1. Am I the only one doing this crazy thing?
Although I was fairly unique amongst colleagues in my corporate environment, I quickly recognised the world of small business owners, is by definition, full of risk takers, and innovaters. Initially, this took me by surprise, yet made me feel at home all at the same time.
For some reason, I was reminded of the lovely, carefree life I led in Corfu – living out of a suitcase – for 15 months, before putting down roots in Nottingham. I wondered where these exciting people and experiences been hiding the last 25 years. Had I rediscovered them in Nottingham’s Creative Quarter? It started to feel good to be different again.
2. How will I hide my weaknesses?
In the corporate world, the broad principle is that people with the same role all work in a relatively similar way to each other. Significant departures from the status quo are often regarded as weaknesses. Differences are difficult to contain and control.
Running my own business, I started to think of my differences in a much more positive way. I gained confidence to remain true to myself and, over time, those very differences became integral to my unique offer.
3. What exactly am I selling and to who?
I had to find something that I already enjoyed doing and was already good at. Yet I then had to shake it up and adapt my niche skills to a different customer base (SMEs, not corporate). And I had to develop a specific offer – a brand that was both unique yet in demand. A growing recognition was my need to ‘identify, wrap up and sell little pieces of myself’. This felt very strange compared to how I related to my corporate work.
So based largely on my beliefs and values, I reviewed my skills and developed products to engage busy small business owners and their teams in Change. To do this, I gradually developed an approach to consultancy and facilitation that was different but doable, using a mix of support and challenge. I guess this is becoming my brand?
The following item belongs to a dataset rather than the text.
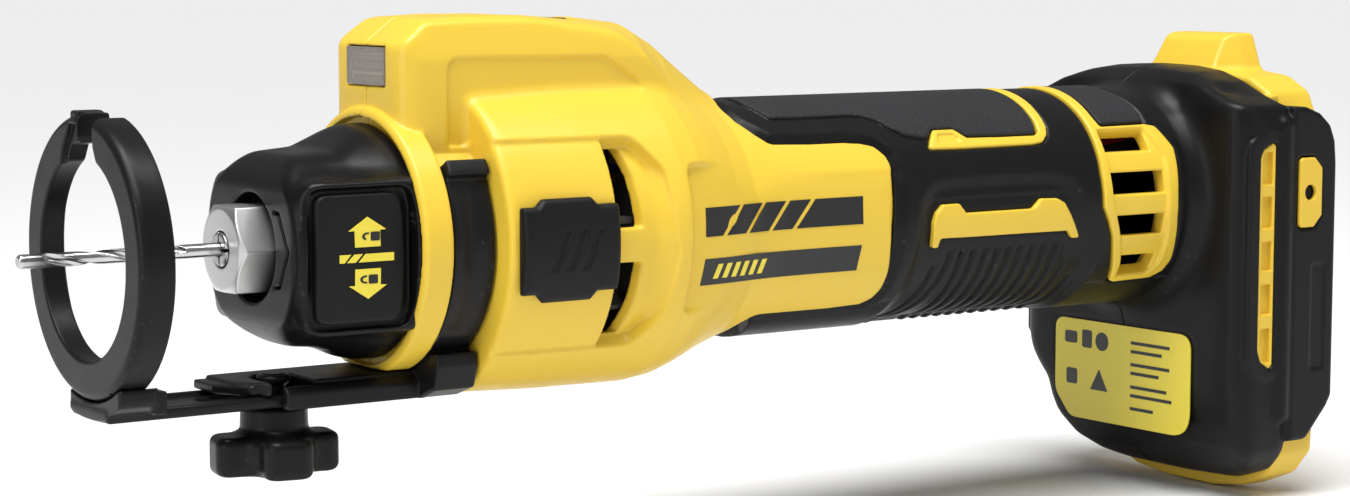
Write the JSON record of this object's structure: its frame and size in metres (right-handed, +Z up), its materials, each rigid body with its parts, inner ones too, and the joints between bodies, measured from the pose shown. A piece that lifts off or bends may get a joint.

4. What is my preferred working style?
For years, I didn’t really question the restrictions that working in large organisations dictate. Only when I adjusted my working pattern two years ago, did I start to appreciate the endless possibilities. This coincided with a certain amount of flexibility being introduced even into large corporates, due to the growth of technology. At this point I started to seriously plan what my working week would actually look like if I had the choice.
I discovered an online personality test that helped me to better understand whether I prefer to be surrounded by others or on my own. It also gave me comprehensive insight into my leadership style. This all helped me to develop my business model in line with my personality fit, so I felt comfortable and confident with what I was developing throughout.
5. Where will I work from?
Once I established my preferred working style, I started to understand what other arrangements would work for me. We’re seeing a rise in co-working space, and in the earlier days, I embraced the opportunities it provided wholeheartedly. Co-working allows me to meet familiar faces or new people – yet in a way that I do not control. I soon got to the point where I had lots of wonderful collaborators and useful contacts. I was also learning to be much more targeted in my marketing approach.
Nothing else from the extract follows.